I suspect the bulk of Conservative MPs realised that a political cage fight in the full glare of the public would not only diminish their party further but would actually actively assist Labour and Liberal Democrats in their own constituencies and reinforce the narrative of the Tory Party as an incompetent rabble.
It would have been magical for the media but disastrous for the health and viability of a Conservative Party assailed by the fallout from the failed May regime, broken promises, intellectual exhaustion, policy vacuity, self loathing and electoral Armageddon.
ABoris Johnson elected as Party Leader and Prime Minister having emerged bruised and battered from a fratricidal and self inflicted war of attrition would have been very much not in the country’s interest.
A match fit PM needs to solve Brexit to focus on unifying the country and tackling endemic problems: Skills, social care, school funding, competitiveness, housing and infrastructure planning to name but a few.
Whoever wins the contest – most likely Mr Johnson – must move quickly to cool tempers, set a clear agenda in Whitehall and Westminster, impose discipline both on his new Cabinet and in the Parliamentary Party and make it clear to Brussels that he will utilise the mandate he is given and that they have a limited opportunity to secure a mutually beneficial outcome to the tortuous Brexit negotiations.
It will kill the notion that No Deal is impossible, that a Johnson Government will engineer another pointless extension or that it will commit to a second referendum or revocation of Article 50.
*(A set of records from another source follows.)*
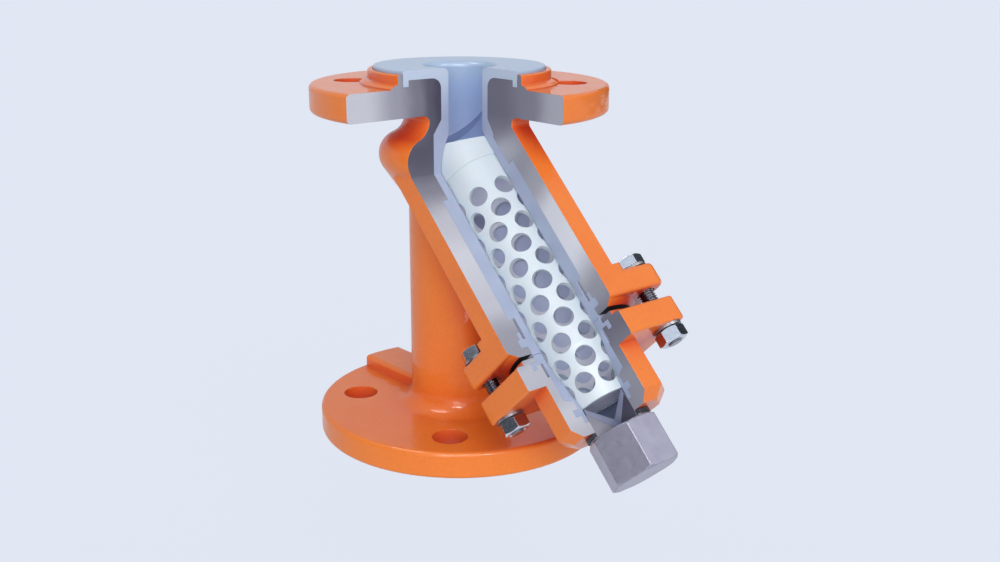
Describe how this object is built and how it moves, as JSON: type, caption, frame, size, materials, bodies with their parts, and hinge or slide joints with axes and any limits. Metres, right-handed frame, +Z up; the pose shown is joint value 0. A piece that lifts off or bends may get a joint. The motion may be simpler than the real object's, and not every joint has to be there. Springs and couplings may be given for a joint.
{
  "type": "ptfe-lined pipe strainer",
  "caption": "Cutaway flanged Y-strainer in cast metal with a smooth fluoropolymer lining, a perforated basket, a bolted bonnet and a hexagon drain plug.",
  "frame": {"origin": "centre of the lower (outlet) sealing face, on the axis of the main pipe", "axes": "+Z up the main pipe towards the inlet face, +X towards the side the 45 degree branch leans to, the removed quarter on the -Y side"},
  "size_m": [0.2201, 0.15, 0.2],
  "materials": {
    "orange_paint": "gloss",
    "liner_ptfe": "satin",
    "basket_ptfe": "satin",
    "plug_steel": "satin",
    "bright_zinc": "polished",
    "dark_washer": "satin",
    "black_gasket": "matte"
  },
  "bodies": {
    "body": {"body_casting": "orange_paint", "body_liner": "liner_ptfe", "bolt_left": "bright_zinc", "head_washer_left": "bright_zinc", "bolt_right": "bright_zinc", "head_washer_right": "bright_zinc", "bolt_rear": "bright_zinc", "head_washer_rear": "bright_zinc"},
    "basket": {"strainer_basket": "basket_ptfe", "basket_collar": "basket_ptfe"},
    "bonnet": {"bonnet_casting": "orange_paint", "bonnet_liner": "liner_ptfe"},
    "gasket": {"plug_gasket": "black_gasket"},
    "plug": {"drain_plug": "plug_steel", "drain_cone": "liner_ptfe"},
    "nut_washer_left": {"nut_washer_left": "dark_washer"},
    "nut_left": {"nut_left": "bright_zinc"},
    "nut_washer_right": {"nut_washer_right": "dark_washer"},
    "nut_right": {"nut_right": "bright_zinc"},
    "nut_washer_rear": {"nut_washer_rear": "dark_washer"},
    "nut_rear": {"nut_rear": "bright_zinc"}
  },
  "joints": [
    {"name": "bonnet_slide", "type": "slide", "parent": "body", "child": "bonnet", "axis": [0.7071, 0, -0.7071], "range_m": [0, 0.1]},
    {"name": "basket_slide", "type": "slide", "parent": "body", "child": "basket", "axis": [0.7071, 0, -0.7071], "range_m": [0, 0.056]},
    {"name": "gasket_slide", "type": "slide", "parent": "bonnet", "child": "gasket", "axis": [0.7071, 0, -0.7071], "range_m": [0, 0.0139]},
    {"name": "plug_turn", "type": "hinge", "parent": "gasket", "child": "plug", "pos_m": [0.11667, 0, 0.04133], "axis": [0.7071, 0, -0.7071], "range_deg": [0, 2520]},
    {"name": "washer_slide_left", "type": "slide", "parent": "bonnet", "child": "nut_washer_left", "axis": [0.7071, 0, -0.7071], "range_m": [0, 0.0087]},
    {"name": "nut_turn_left", "type": "hinge", "parent": "nut_washer_left", "child": "nut_left", "pos_m": [0.07679, -0.0302, 0.0385], "axis": [0.7071, 0, -0.7071], "range_deg": [0, 2520]},
    {"name": "washer_slide_right", "type": "slide", "parent": "bonnet", "child": "nut_washer_right", "axis": [0.7071, 0, -0.7071], "range_m": [0, 0.0087]},
    {"name": "nut_turn_right", "type": "hinge", "parent": "nut_washer_right", "child": "nut_right", "pos_m": [0.1195, 0.0302, 0.08121], "axis": [0.7071, 0, -0.7071], "range_deg": [0, 2520]},
    {"name": "washer_slide_rear", "type": "slide", "parent": "bonnet", "child": "nut_washer_rear", "axis": [0.7071, 0, -0.7071], "range_m": [0, 0.0087]},
    {"name": "nut_turn_rear", "type": "hinge", "parent": "nut_washer_rear", "child": "nut_rear", "pos_m": [0.07679, 0.0302, 0.0385], "axis": [0.7071, 0, -0.7071], "range_deg": [0, 2520]}
  ],
  "couplings": [
    {"joint": "basket_slide", "follows": "bonnet_slide", "ratio": 0.55},
    {"joint": "plug_turn", "follows": "gasket_slide", "rad_per_m": 3141.6},
    {"joint": "nut_turn_left", "follows": "washer_slide_left", "rad_per_m": 5026.5},
    {"joint": "nut_turn_right", "follows": "washer_slide_right", "rad_per_m": 5026.5},
    {"joint": "nut_turn_rear", "follows": "washer_slide_rear", "rad_per_m": 5026.5}
  ]
}
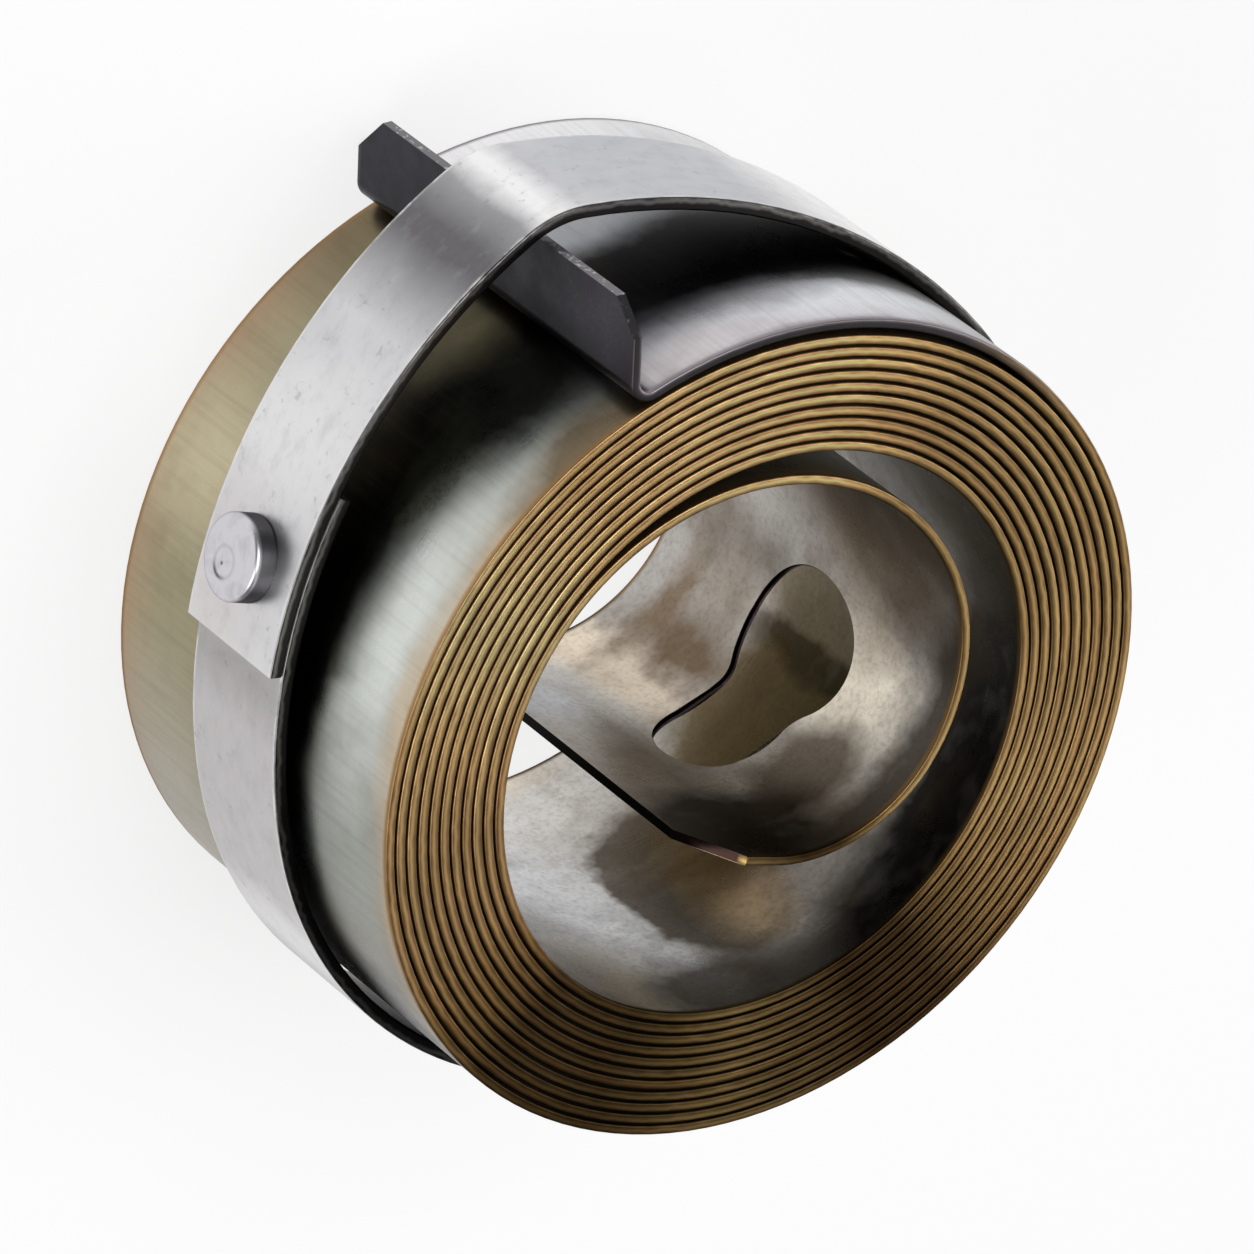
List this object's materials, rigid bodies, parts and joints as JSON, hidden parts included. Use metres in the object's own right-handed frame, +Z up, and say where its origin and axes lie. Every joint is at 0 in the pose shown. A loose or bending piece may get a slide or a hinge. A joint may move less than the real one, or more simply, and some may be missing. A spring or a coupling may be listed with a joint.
{
  "type": "spiral power spring",
  "caption": "Flat steel strip wound into a tight spiral, with an outward hook outside and a slotted curl inside, held wound by a riveted retaining band.",
  "frame": {"origin": "centre of the coil in the plane of the rim it stands on", "axes": "+Z up along the coil's axis, +Y towards the outer hook; the strip winds outward counter-clockwise seen from +Z"},
  "size_m": [0.0828, 0.0919, 0.045],
  "materials": {
    "spring_steel": "tempered spring steel, straw to grey-brown, satin",
    "band_steel": "plain steel strapping, light satin grey",
    "rivet_steel": "bright plain steel"
  },
  "bodies": {
    "root": {"spring_strip": "spring_steel", "retaining_band": "band_steel", "lap_rivet": "rivet_steel"}
  },
  "joints": []
}
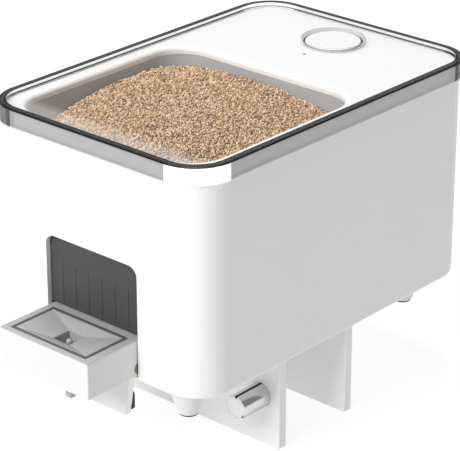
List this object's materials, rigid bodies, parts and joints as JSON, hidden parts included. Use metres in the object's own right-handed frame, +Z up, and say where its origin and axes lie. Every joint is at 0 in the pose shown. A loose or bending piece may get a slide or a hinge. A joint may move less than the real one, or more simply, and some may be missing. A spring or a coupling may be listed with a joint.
{
  "type": "automatic pet feeder",
  "caption": "Clamp-on aquarium feeder: clear-lidded pellet hopper over a motor-driven metering drawer, with a one-touch feed button and two thumbscrew clamp jaws.",
  "frame": {"origin": "rim seat: on the underside of the base plate, on the middle plane, midway between the two clamp jaws", "axes": "+X to the right seen from the front, +Y from the drawer end to the button end, +Z up"},
  "size_m": [0.08, 0.1358, 0.0932],
  "materials": {
    "white_gloss_plastic": "glossy moulded",
    "button_plastic": "satin gloss moulded",
    "drawer_plastic": "satin gloss moulded",
    "funnel_plastic": "fine matt moulded",
    "hopper_plastic": "smooth matt moulded",
    "clear_lid_plastic": "clear, faintly smoked",
    "dark_silicone": "matt",
    "black_rubber": "matt",
    "chromed_metal": "polished",
    "cap_plastic": "fine matt",
    "brass": "machined",
    "steel": "zinc plated",
    "circuit_board": "solder mask",
    "black_plastic": "moulded",
    "gear_nylon": "natural nylon",
    "clear_light_pipe": "clear rod over a dark board",
    "dome_silicone": "soft, translucent",
    "battery_wrap": "shrink film"
  },
  "bodies": {
    "housing": {"base_plate": "white_gloss_plastic", "base_screws": "steel", "battery_cell": "battery_wrap", "battery_pad": "dome_silicone", "bearing_bush": "brass", "bearing_post": "black_plastic", "board_components": "black_plastic", "board_screws": "steel", "bracket_screw": "steel", "button_bezel": "button_plastic", "button_dome": "dome_silicone", "button_switch": "black_plastic", "casing": "white_gloss_plastic", "charge_socket": "steel", "circuit_board": "circuit_board", "curtain_rivets": "steel", "curtain_strip": "steel", "foot_front_left": "white_gloss_plastic", "foot_front_right": "white_gloss_plastic", "foot_rear_left": "white_gloss_plastic", "foot_rear_right": "white_gloss_plastic", "foot_tips": "black_rubber", "front_jaw": "white_gloss_plastic", "gear_motor": "steel", "hopper_basin": "hopper_plastic", "jaw_screws": "steel", "lid_seal": "dark_silicone", "locating_tab": "white_gloss_plastic", "motor_bracket": "black_plastic", "position_switches": "black_plastic", "rail_left": "black_plastic", "rail_right": "black_plastic", "rear_jaw": "white_gloss_plastic", "rear_jaw_pad": "black_rubber", "socket_board": "circuit_board", "socket_stand": "black_plastic", "status_light": "clear_light_pipe", "tab_cushion": "black_rubber", "tab_screws": "steel", "thread_inserts": "brass", "top_deck": "white_gloss_plastic", "wiper_curtain": "dark_silicone"},
    "lid": {"lid": "clear_lid_plastic"},
    "button": {"button": "button_plastic"},
    "drawer": {"drawer": "drawer_plastic", "drawer_gasket": "dark_silicone", "funnel_insert": "funnel_plastic", "drop_spout": "funnel_plastic", "drawer_rack": "gear_nylon", "detent_sleeves": "brass", "detent_plungers": "steel"},
    "valve": {"valve_stem": "funnel_plastic"},
    "pinion": {"drive_pinion": "gear_nylon", "motor_shaft": "steel"},
    "clamp_pad_left": {"pressure_pad_left": "black_rubber"},
    "clamp_pad_right": {"pressure_pad_right": "black_rubber"},
    "clamp_screw_left": {"thumbscrew_left": "chromed_metal", "thumbscrew_cap_left": "cap_plastic"},
    "clamp_screw_right": {"thumbscrew_right": "chromed_metal", "thumbscrew_cap_right": "cap_plastic"}
  },
  "joints": [
    {"name": "lid_lift", "type": "slide", "parent": "housing", "child": "lid", "axis": [0, 0, 1], "range_m": [0, 0.03]},
    {"name": "button_press", "type": "slide", "parent": "housing", "child": "button", "axis": [0, 0, -1], "range_m": [0, 0.0006], "stiffness_N_per_m": 1500, "deforming": ["button_dome"]},
    {"name": "drawer_slide", "type": "slide", "parent": "housing", "child": "drawer", "axis": [0, 1, 0], "range_m": [0, 0.0195]},
    {"name": "valve_lift", "type": "slide", "parent": "drawer", "child": "valve", "axis": [0, 0, 1], "range_m": [0, 0.0012]},
    {"name": "pinion_spin", "type": "hinge", "parent": "housing", "child": "pinion", "pos_m": [0, -0.009, 0.011], "axis": [1, 0, 0], "range_deg": [0, 233]},
    {"name": "clamp_feed_left", "type": "slide", "parent": "housing", "child": "clamp_pad_left", "axis": [0, 1, 0], "range_m": [0, 0.0096]},
    {"name": "thumbscrew_left_turn", "type": "hinge", "parent": "clamp_pad_left", "child": "clamp_screw_left", "pos_m": [-0.0313, -0.0142, -0.0118], "axis": [0, 1, 0], "range_deg": [0, 4321]},
    {"name": "clamp_feed_right", "type": "slide", "parent": "housing", "child": "clamp_pad_right", "axis": [0, 1, 0], "range_m": [0, 0.0096]},
    {"name": "thumbscrew_right_turn", "type": "hinge", "parent": "clamp_pad_right", "child": "clamp_screw_right", "pos_m": [0.0313, -0.0142, -0.0118], "axis": [0, 1, 0], "range_deg": [0, 4321]}
  ],
  "couplings": [
    {"joint": "valve_lift", "follows": "drawer_slide", "ratio": 0.061539},
    {"joint": "pinion_spin", "follows": "drawer_slide", "rad_per_m": 208.33},
    {"joint": "thumbscrew_left_turn", "follows": "clamp_feed_left", "rad_per_m": 7854},
    {"joint": "thumbscrew_right_turn", "follows": "clamp_feed_right", "rad_per_m": 7854}
  ]
}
Above all, Boris Johnson will have fewer than 100 days to get his own trusted advisors into the heart of government in No 10 and key departments like the Treasury and Foreign Office and to plan not just for the eventuality of a No Deal outcome (now rated as very likely by former EU Permanent Representative Sir Ivan Rodgers) but an early General Election too, which inevitably requires a coherent overarching political strategy, money, organisation and ruthless and targeted message discipline and focus – in short a professionalism so absent in the 2017 campaign debacle. As Prime Minister, he will need as a priority to ensure that the right person replaces the soon to be despatched Philip Hammond as Chancellor, in readiness for a radical and epoch making post-Brexit Budget in November, if not before.
He will have to do all this with good humour, an optimistic disposition and an appeal for a collegiate and positive outlook. It’s what’s needed to break through the gloom and despondency of the last three years and it’s Boris’ raison d’etre and special skill. He will be helped by a likely poll bounce and a rallying of most of the Tory family.
Of course, it’s not in the bag. Jeremy Hunt is no pushover. He is articulate, a decent guy, clever and sincere and holds one of the biggest jobs in the May administration. He’ll likely fight a low wattage and genteel campaign using charm and sweet reason.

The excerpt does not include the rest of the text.